Listening, Learning, Loving
Building a freelance marketing business is not always easy and it’s definitely not always fun. The trick is to always make sure you’re focusing on these three things:
Listen to Your Clients
Listening is crucial when you’re acting as a freelance marketer for your clients. Your clients want to feel like they are being heard and proving that you can listen and respond accordingly can help you build a stronger, more trustworthy relationship with the person paying for your expertise and advice. To be clear, listening doesn’t always mean agreeing—you can still listen to your client and come back with a different point of view or recommendation. The point of listening is to position yourself not as a transactional resource, but a strategic one.
Learn Along the Way
As a freelance marketer, you should be taking every opportunity you have to learn.
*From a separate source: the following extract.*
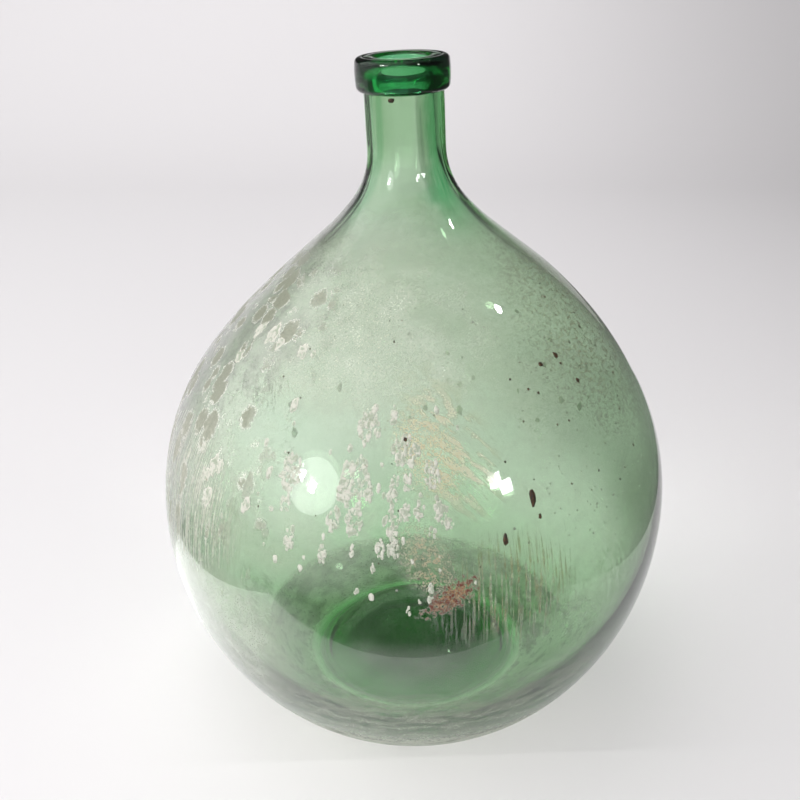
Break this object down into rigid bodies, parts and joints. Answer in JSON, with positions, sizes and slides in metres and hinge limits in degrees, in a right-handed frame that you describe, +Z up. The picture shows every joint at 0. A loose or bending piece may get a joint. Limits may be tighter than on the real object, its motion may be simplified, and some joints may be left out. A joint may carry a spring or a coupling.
{
  "type": "glass carboy",
  "caption": "Round-bellied hand-blown green glass demijohn with a kicked-up base, a narrow slightly leaning neck and a wound lip ring.",
  "frame": {"origin": "middle of the resting ring, on the surface the carboy stands on", "axes": "+Z up to the mouth; the neck leans towards -X; -Y is the side seen from the front"},
  "size_m": [0.341, 0.3408, 0.4437],
  "materials": {
    "green_glass": "clear green glass with a dull lime film inside and streaks of old wine stain",
    "lip_glass": "thick glossy green glass",
    "lime_scale": null,
    "wine_stain": null
  },
  "bodies": {
    "root": {"glass_body": "green_glass", "lip_ring": "lip_glass"}
  },
  "joints": []
}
You’re going to have challenging clients, you’re going to have slow seasons, you’re going to lose out on prospective clients to someone else. You can learn a lot from these situations, but you have to be open and willing to do so.
Love What You Do
Always try to see the big picture, even when things don’t seem to be going well. Try to think about what building a freelance business is enabling you to do, how far you’ve come, and how close you are to achieving your goals. It’s OK to be frustrated along the way, but don’t play in that space for too long. Be positive and keep marching forward. Don’t give up. Find the things about your business that you love, and do what you can to remember them.
Building a freelance marketing business is scary, but it’s also incredibly rewarding. You will learn more about your industry, your abilities, and yourself than you ever thought possible. If you believe it’s the right career path for you, give it a try and really go all in. You can always go back to working for someone else if it doesn’t work out, and the experience you’ll gain along the way will be invaluable to you and anyone who hires you in the future.